The WWE Superstars are simply not accessible to fans at live events in the same manner. Whenever they're recognized on the street, they're probably drained from a busy day and may not be as receptive to fan interaction as indie wrestlers.
3 WWE is Better: Production Value
When you become a juggernaut in the entertainment industry and are producing a product for prime time television, it stands to reason that your production will be first rate. The one area where the WWE leaves all of its competition in the dust is in the area of production.
Lighting, sound, video, pyrotechnics … any attempt to rival the WWE’s presentation comes up short. Not only has the WWE run away with it in recent memory, but one could argue their production values were far greater than that of WCW, despite WCW having Ted Turner's billions to work with.

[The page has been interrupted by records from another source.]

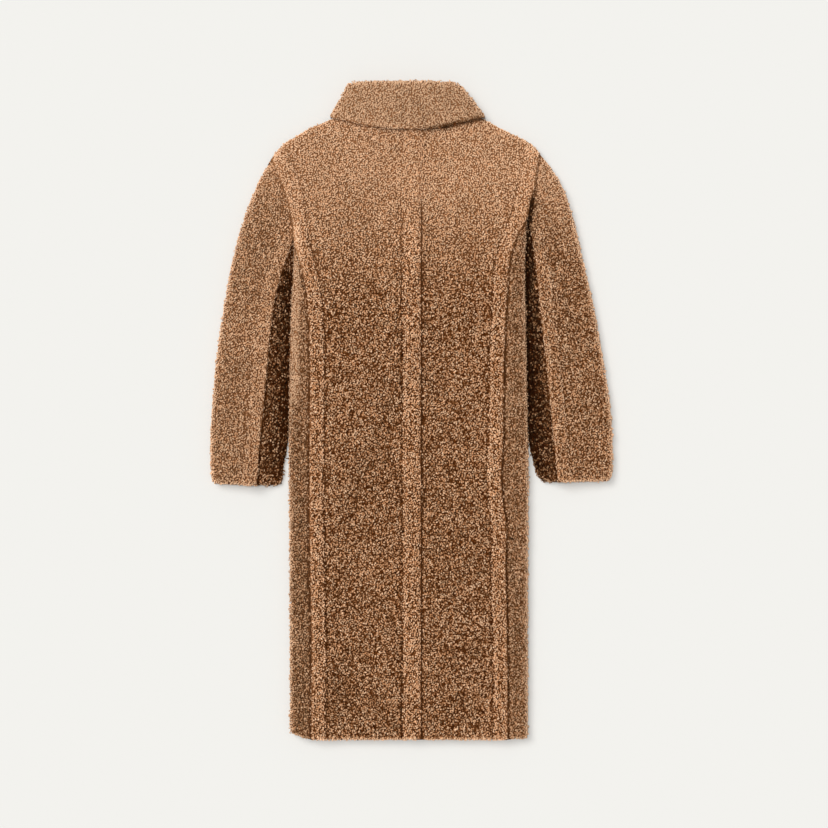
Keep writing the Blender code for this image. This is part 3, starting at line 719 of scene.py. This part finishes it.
def grow(name, facing, points, normals, rng):
    """The locks on one piece, in as many meshes as their number asks for."""
    count = len(points)
    pile = Pile(name, points, normals)
    depths = pile_depths(name, points, normals, pile.smooth)
    flow = lock_ways(name, points, normals, pile, rng)
    at_side = 1 - np.clip(np.abs(normals[:, 2]) / SIDE_ON, 0, 1)
    lengths = LOCK_LENGTH[facing] * rng.uniform(*LENGTH_SPREAD, count)
    radii = LOCK_RADIUS[facing] * rng.uniform(*RADIUS_SPREAD, count) * lerp(1.0, SIDE_RADIUS, at_side)
    even = lerp(1.0, SMOOTH_SPREAD, pile.smooth)
    lifts = even * rng.normal(*LIFT, count) - radii - GROOVE_DEPTH * pile.groove
    stands_out = FRINGE_LEAST + np.abs(rng.normal(size=count))
    lifts += np.maximum(at_side, pile.at_rim) * FRINGE * stands_out
    path, height = lock_paths(points, normals, flow, depths, lengths, lifts, rng)
    path += (normals * pile.relief[:, None])[:, None]
    across_seam = CROSS_SEAM * pile.at_seam * np.abs(rng.normal(size=count))
    path += (pile.to_seam * across_seam[:, None])[:, None]
    shade = np.clip(pile.shade + even * SHADE_SPREAD * rng.normal(size=count), 0, 1)
    label = "_curls" if facing == "up" else "_curls_below"
    parts = math.ceil(count / MOST_LOCKS)
    order = np.argsort(-points[:, 1], kind="stable")
    facts = (path, height, normals, depths, radii, pile.smooth, shade)
    pieces = []
    for number, chosen in enumerate(np.array_split(order, parts)):
        tag = label if parts == 1 else f"{label}_{number + 1}"
        pieces.append(lock_mesh(name + tag, *(fact[chosen] for fact in facts)))
    return pieces


def new_material(name):
    material = bpy.data.materials.new(name)
    material.use_nodes = True
    return material, material.node_tree, material.node_tree.nodes["Principled BSDF"]


def add_node(tree, kind, **values):
    node = tree.nodes.new(kind)
    for key, value in values.items():
        setattr(node, key, value)
    return node


def ramp(tree, stops):
    node = add_node(tree, "ShaderNodeValToRGB")
    elements = node.color_ramp.elements
    while len(elements) < len(stops):
        elements.new(0.5)
    for element, (place, colour) in zip(elements, stops):
        element.position = place
        element.color = (*colour, 1.0)
    return node


def mix(tree, factor, first, second):
    """A mix of two colours, each a socket or a plain colour."""
    mixed = add_node(tree, "ShaderNodeMix", data_type="RGBA")
    tree.links.new(factor, mixed.inputs["Factor"])
    for socket, colour in (("A", first), ("B", second)):
        if isinstance(colour, tuple):
            mixed.inputs[socket].default_value = (*colour, 1.0)
        else:
            tree.links.new(colour, mixed.inputs[socket])
    return mixed.outputs["Result"]


def shaded(tree, colour):
    """The colour times the ramp of the points' shade, which carries the painted light and shade as well as
    the pile's own tone.
    """
    shade = add_node(tree, "ShaderNodeAttribute", attribute_name="shade")
    by_shade = ramp(tree, [
        (0.0, (0.05, 0.035, 0.02)),
        (0.2, (0.38, 0.32, 0.25)),
        (0.5, (1.0, 0.98, 0.95)),
        (1.0, (1.60, 1.60, 1.60)),
    ])
    mixed = add_node(tree, "ShaderNodeMix", data_type="RGBA", blend_type="MULTIPLY")
    mixed.inputs["Factor"].default_value = 1.0
    tree.links.new(shade.outputs["Fac"], by_shade.inputs["Fac"])
    tree.links.new(colour, mixed.inputs["A"])
    tree.links.new(by_shade.outputs["Color"], mixed.inputs["B"])
    return mixed.outputs["Result"]


def lock_material():
    """Teddy pile: dark at the roots with painted shade of the gaps between locks, paler towards the crowns,
    and a little different from lock to lock.
    """
    material, tree, shader = new_material("teddy_pile")
    rise = add_node(tree, "ShaderNodeAttribute", attribute_name="rise")
    by_height = ramp(tree, [
        (0.0, (0.050, 0.009, 0.001)),
        (0.38, (0.112, 0.030, 0.004)),
        (0.62, (0.480, 0.236, 0.112)),
        (1.0, (0.670, 0.434, 0.272)),
    ])
    tree.links.new(rise.outputs["Fac"], by_height.inputs["Fac"])
    tree.links.new(shaded(tree, by_height.outputs["Color"]), shader.inputs["Base Color"])
    fibre = add_node(tree, "ShaderNodeTexNoise")
    fibre.inputs["Scale"].default_value = 1400.0
    fibre.inputs["Detail"].default_value = 3.0
    place = add_node(tree, "ShaderNodeTexCoord")
    bump = add_node(tree, "ShaderNodeBump")
    bump.inputs["Strength"].default_value = 0.5
    bump.inputs["Distance"].default_value = 0.0005
    tree.links.new(place.outputs["Object"], fibre.inputs["Vector"])
    tree.links.new(fibre.outputs["Fac"], bump.inputs["Height"])
    tree.links.new(bump.outputs["Normal"], shader.inputs["Normal"])
    shader.inputs["Roughness"].default_value = 0.9
    shader.inputs["Specular IOR Level"].default_value = 0.01
    shader.inputs["Sheen Weight"].default_value = 0.04
    shader.inputs["Sheen Roughness"].default_value = 0.5
    shader.inputs["Sheen Tint"].default_value = (0.90, 0.58, 0.36, 1.0)
    return material


def backing_material():
    """The backing under the pile: cloth with a curly relief, painted dark as the shade in the gaps between
    the locks, and paler under smooth pile.
    """
    material, tree, shader = new_material("teddy_backing")
    place = add_node(tree, "ShaderNodeTexCoord")
    curls = add_node(tree, "ShaderNodeTexNoise")
    curls.inputs["Scale"].default_value = 260.0
    curls.inputs["Detail"].default_value = 4.0
    curls.inputs["Distortion"].default_value = 1.6
    tone = ramp(tree, [
        (0.35, (0.045, 0.011, 0.001)),
        (0.55, (0.120, 0.038, 0.008)),
        (0.75, (0.260, 0.115, 0.040)),
    ])
    bump = add_node(tree, "ShaderNodeBump")
    bump.inputs["Strength"].default_value = 1.0
    bump.inputs["Distance"].default_value = 0.002
    tree.links.new(place.outputs["Object"], curls.inputs["Vector"])
    tree.links.new(curls.outputs["Fac"], tone.inputs["Fac"])
    tree.links.new(curls.outputs["Fac"], bump.inputs["Height"])
    smooth = add_node(tree, "ShaderNodeAttribute", attribute_name="smooth")
    pit_shade_colour = mix(tree, smooth.outputs["Fac"], tone.outputs["Color"], (0.300, 0.140, 0.062))
    tree.links.new(shaded(tree, pit_shade_colour), shader.inputs["Base Color"])
    tree.links.new(bump.outputs["Normal"], shader.inputs["Normal"])
    shader.inputs["Roughness"].default_value = 0.95
    shader.inputs["Specular IOR Level"].default_value = 0.02
    return material


def dress():
    """Makes every piece's backing and locks, and says what they stand for."""
    cloth_look, lock_look = backing_material(), lock_material()
    rng = np.random.default_rng(SEED)
    roots = {facing: lock_roots(facing, rng) for facing in LOCK_SPACING}
    for number, name in enumerate(SURFACES):
        cloth = backing(name)
        cloth.data.materials.append(cloth_look)
        locks = []
        for facing, (points, normals, owners) in roots.items():
            mine = owners == number
            if mine.any():
                locks += grow(name, facing, points[mine], normals[mine], rng)
        for piece in locks:
            piece.data.materials.append(lock_look)
        for piece in [cloth, *locks]:
            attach(piece, BODY)
        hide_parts(name)


def floor():
    mesh = bpy.data.meshes.new("floor")
    signs = [(-1, -1), (1, -1), (1, 1), (-1, 1)]
    mesh.from_pydata([(x * FLOOR_HALF, y * FLOOR_HALF, 0) for x, y in signs], [], [(0, 1, 2, 3)])
    piece = link("floor", mesh)
    material, _, shader = new_material("floor")
    shader.inputs["Base Color"].default_value = FLOOR_COLOUR
    shader.inputs["Roughness"].default_value = 0.95
    shader.inputs["Specular IOR Level"].default_value = 0.1
    mesh.materials.append(material)


def soft_light(name, way, strength, angle):
    """A distant light from the given way, which lights level ground as much as a room of its strength."""
    way = Vector(way).normalized()
    sun = bpy.data.lights.new(name, "SUN")
    sun.energy = strength * math.pi / abs(way.z)
    sun.angle = math.radians(angle)
    light = bpy.data.objects.new(name, sun)
    light.rotation_euler = way.to_track_quat("Z", "Y").to_euler()
    bpy.context.scene.collection.objects.link(light)


def studio():
    """An even room, a key from the upper left, a light overhead, and a fill for the underside."""
    world = bpy.data.worlds.new("studio")
    world.use_nodes = True
    background = world.node_tree.nodes["Background"]
    background.inputs["Color"].default_value = (1.0, 1.0, 1.0, 1.0)
    background.inputs["Strength"].default_value = 0.30
    bpy.context.scene.world = world
    soft_light("key", (-0.55, 0.50, 1.0), strength=0.40, angle=32)
    soft_light("overhead", (-0.08, 0.06, 1.0), strength=0.55, angle=12)
    soft_light("underside", (0.30, -0.30, -1.0), strength=0.60, angle=60)
    bpy.context.scene.view_settings.view_transform = "Standard"


def camera():
    data = bpy.data.cameras.new("camera")
    data.sensor_width = SENSOR_WIDTH
    data.lens = SENSOR_WIDTH * (CAMERA_HEIGHT - WIDEST_HEIGHT) / FRAME_WIDTH
    data.clip_end = 100.0
    piece = bpy.data.objects.new("camera", data)
    piece.location = (*FRAME_MIDDLE, CAMERA_HEIGHT)
    bpy.context.scene.collection.objects.link(piece)
    bpy.context.scene.camera = piece


camera()
studio()
floor()
dress()
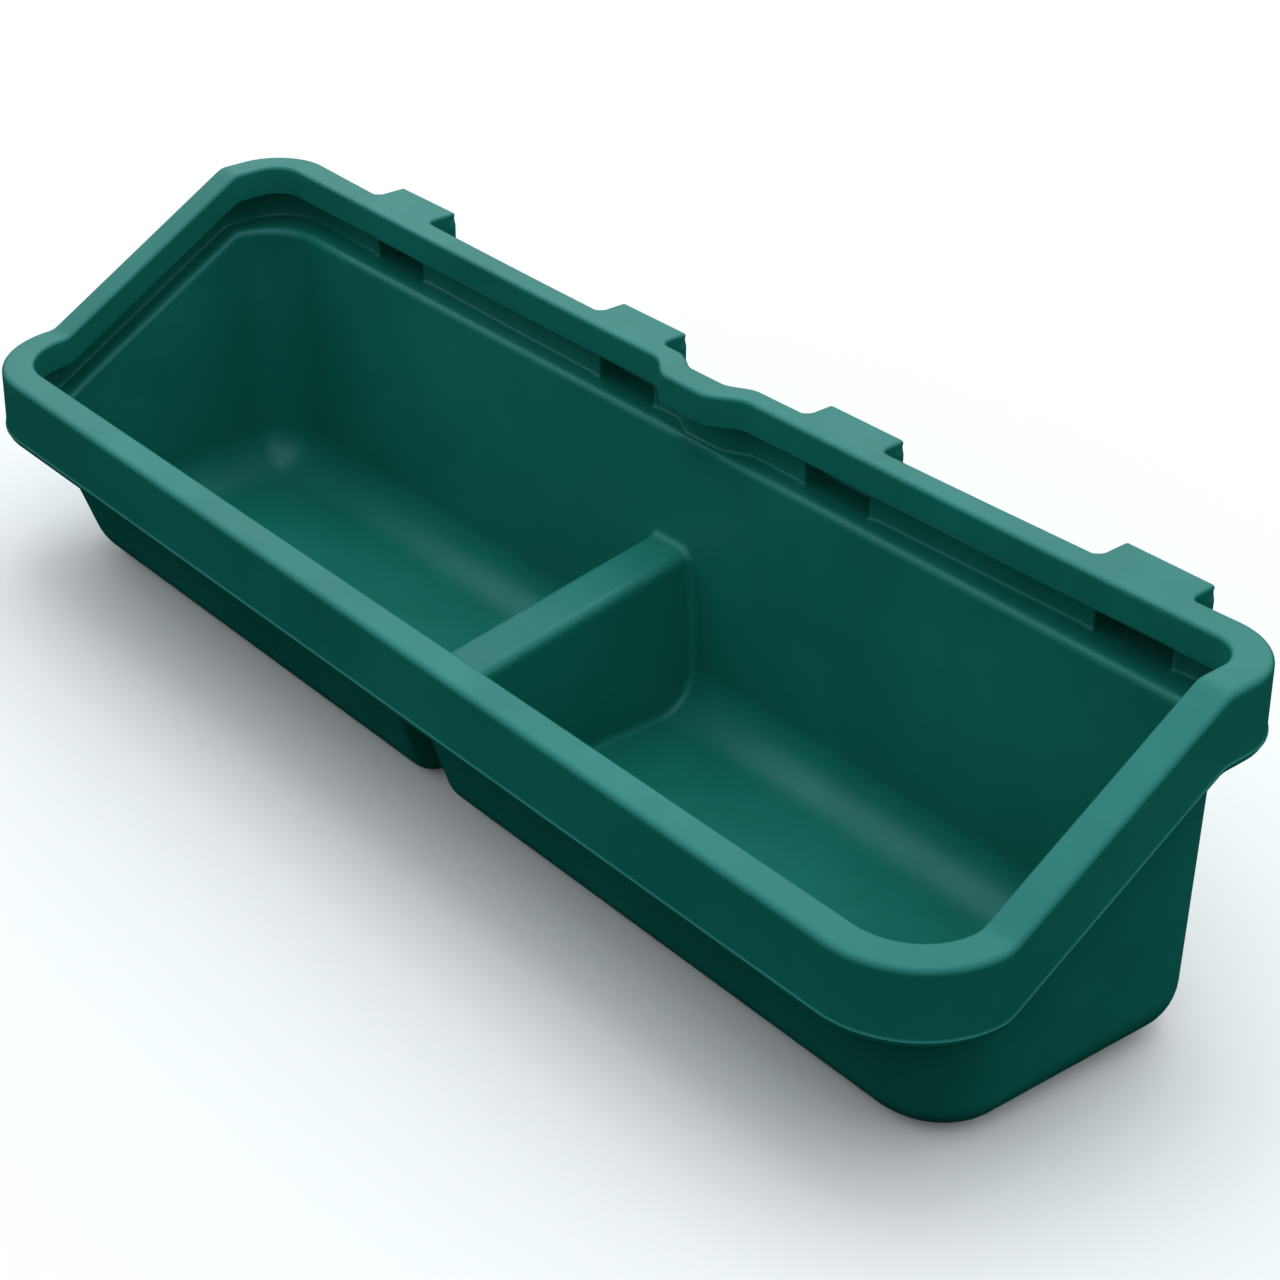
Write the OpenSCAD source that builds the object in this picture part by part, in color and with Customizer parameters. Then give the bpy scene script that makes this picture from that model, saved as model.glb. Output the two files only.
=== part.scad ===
// Hook-over trough feeder: one hollow rotational moulding in polyethylene with two feed
// bays, split here into its regions. X runs along the trough, +Y towards the rail that it
// hangs on, +Z up. The origin is the middle of the base, under the bounding box.

/* [Trough] */
// Outside length over the two end rails
length = 1200; // [1100:10:1400]
// Depth over the rim, front to back, at the ends
depth = 356; // [340:2:400]
// Height of the front rail's top above the base
front_h = 200; // [190:1:240]
// Rise of the back rail above the front rail
rise = 111; // [80:1:130]
// Wall thickness of the moulding
wall = 5; // [4:0.5:7]

/* [Rim] */
// Width of the rim's top face at the front and the ends
rim_w = 29; // [24:1:34]
// Width of the rim's top face in the middle of the back rail
rim_w_mid = 22.5; // [20:0.5:28]
// Height of the skirt down to the parting line
skirt_h = 57; // [50:1:60]
// Flare of the skirt, from its top to the parting line
skirt_flare = 2.5; // [0:0.5:4]
// Depth of the inner lip below the rim's top
lip_h = 27; // [20:1:32]
// Outer corner radius at the front
front_r = 84; // [70:1:100]
// Outer corner radius at the back
back_r = 54; // [45:1:70]
// Where the end rails start to climb, from the front
climb_start = 86; // [80:1:95]
// Where the end rails stop climbing, from the front
climb_end = 277; // [260:1:285]
// How far the middle of the back rail bows forward
bow = 11; // [0:1:14]

/* [Scoop] */
// Place of the scoop's centre along the back rail
scoop_x = 31; // [0:1:40]
// Depth of the scoop on the rim's inner edge
scoop_d = 18.5; // [10:0.5:20]
// Width of the scoop over its two flanks
scoop_w = 108; // [90:2:120]

/* [Hooks] */
// Width of each hook along the rail
hook_w = 80; // [60:1:90]
// Reach of an outer hook behind the front rail's face
hook_y_outer = 380; // [375:1:390]
// Reach of an inner hook behind the front rail's face
hook_y_inner = 370.5; // [368:0.5:380]
// Thickness of the tongue that hangs behind the rail
tongue_t = 8; // [6:0.5:10]
// Drop of the tongue below the rim's top
tongue_h = 112; // [95:1:130]

/* [Tub] */
// Tub depth at the front rail's skirt, measured from the rim's front
tub_front = 38; // [34:1:44]
// Outside face of the tub's back wall, measured from the rim's front
tub_back = 328; // [320:1:332]
// Half of the tub's outside length under the end rails
tub_half = 582; // [575:1:586]
// Half of the tub's outside length at the base, at its front
base_half_front = 568; // [560:1:575]
// Half of the tub's outside length at the base, at its back
base_half_back = 581; // [570:1:585]
// How far the front wall stands back at the base
base_front = 65; // [60:1:80]
// Radius round the base's bottom edge
base_r = 47; // [40:1:52]

/* [Divider] */
// Half of the divider's width at its crest
crest_half = 15; // [12:1:20]
// Half of the divider's width at the floor
foot_half = 36; // [30:1:42]
// Depth of the crest below the front rail's top, at the tub's front
crest_drop_front = 94; // [80:1:110]
// Depth of the crest below the front rail's top, at the tub's back
crest_drop_back = 49; // [40:1:80]

/* [Hidden] */
half = length / 2;
joint_h = 70;            // where the rim's ledge ends and the tub's walls begin
top_r = 8;               // rounding of the rim's outer top edge
lip_r = 5;               // rounding of the rim's inner top edge
foot_r = 7;              // rounding under the skirt
bend_r = 3;              // roundings of the ledge inside the skirt
ledge = wall - skirt_h - foot_r;     // top of the ledge that joins the skirt to the tub
tub_r = 55;              // the tub's corner radius at the back
inner_bow = 4.5;         // bow of the back rail's inner edge
bend = 9;                // half the length over which a bend in the end rails turns
corner_n = 14;           // steps round a corner
front_cut = half - front_r;          // the front rail ends here
tub_front_r = tub_half - front_cut;  // the tub's corner radius at the front
end_cut_front = tub_front + tub_front_r;   // the end rails start here
end_cut_back = tub_back - tub_r;     // and end here
back_cut = tub_half - tub_r;         // the back rail starts here
straight_w = 2 * (half - back_r);    // length of the bowed part of the back rail
y_low = -skirt_flare;
y_mid = (y_low + hook_y_outer) / 2;
hook_x = [-408, -79, 172, 463];      // hook centres along the back rail
hook_y = [hook_y_outer, hook_y_inner, hook_y_inner, hook_y_outer];
divider_half = 60;                   // the divider's node ends here
moulding = [0.08, 0.36, 0.31];

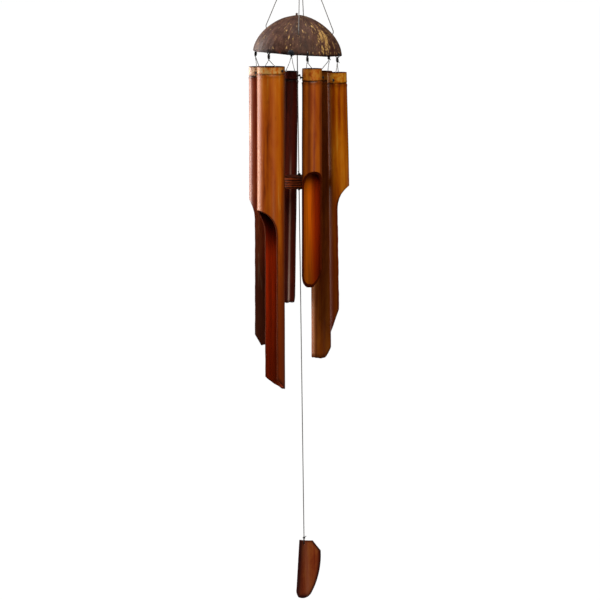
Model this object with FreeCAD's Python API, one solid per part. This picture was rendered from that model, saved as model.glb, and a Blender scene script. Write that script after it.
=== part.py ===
import FreeCAD, Part
import math
import os

from FreeCAD import Placement, Rotation, Vector

# Bamboo wind chime: six scooped bamboo tubes hung on nylon lines from half a coconut shell,
# with a wooden clapper on the centre cord and a split-bamboo wind catcher below it.
#
# Frame: the origin is the centre of the hanging ring's round bore, +Z is up, +X is to the
# right seen from the front and -Y is towards the front.  Azimuths are counted from the front
# (-Y) towards +X.  Lengths are in millimetres and angles in degrees.

# ---- hanging ring, its cord loop and the gather knot ----
RING_BORE_R = 9.0          # round part of the ring, where a hook goes
RING_THICK = 1.8
RING_WIDTH = 3.0
RING_EDGE = 0.4
RING_NECK_ANGLE = 42.0     # the sides leave the round part this far from straight down
RING_NECK_R = 2.0          # inner radius of the narrow bottom, where the cord loop sits
LOOP_CORD = 1.0
LOOP_TOP_R = 2.3
LOOP_END_R = 0.9
LOOP_LENGTH = 8.1
GATHER_R = 3.1
RUNNING_GAP = 0.2          # between pieces that turn against each other

# ---- coconut half shell ----
CENTRE_X = -3.6            # axis of the shell and of the circle of tubes
RIM_Z = -170.1
SHELL_R = 60.0
SHELL_H = 51.6
SHELL_POWER = 1.75         # roundness of the dome: 2 would be an ellipse
SHELL_WALL = 3.5
SHELL_TILT = 3.5           # right side lower
RIM_ROUND = 0.9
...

2 The Indies are Better: Creative Autonomy
When wrestlers have a stake in what they are doing and have a sense of ownership for their matches and segments on the card, the result is a more impassioned performance. The creative autonomy that wrestlers have while working on the independents has been responsible for the re-invention of characters such as Al Snow. When Snow failed to ignite the WWE as Leif Cassidy in 1995, he went on hiatus to Extreme Championship Wrestling where he had the opportunity to re-invent himself. Putting faith in the talent, and not in a staff of writers has a direct influence on the quality and energy of the live show presented to the public.
1 WWE is Better: WWE = Wrestling
There is no escaping it. Vince McMahon has done such a good job at establishing his brand of entertainment that when people talk about wrestling, non-fans may ask, “You mean like WWE”. The initials WWE are synonymous with wrestling in a way that no indie organization has yet to rival. While the WWE can accredit much of its talent to the indies, it promotes that talent on a worldwide stage, something the indies could never do.
In every sport, there is one brand that trumps them all and in the business of pro wrestling, WWE is king.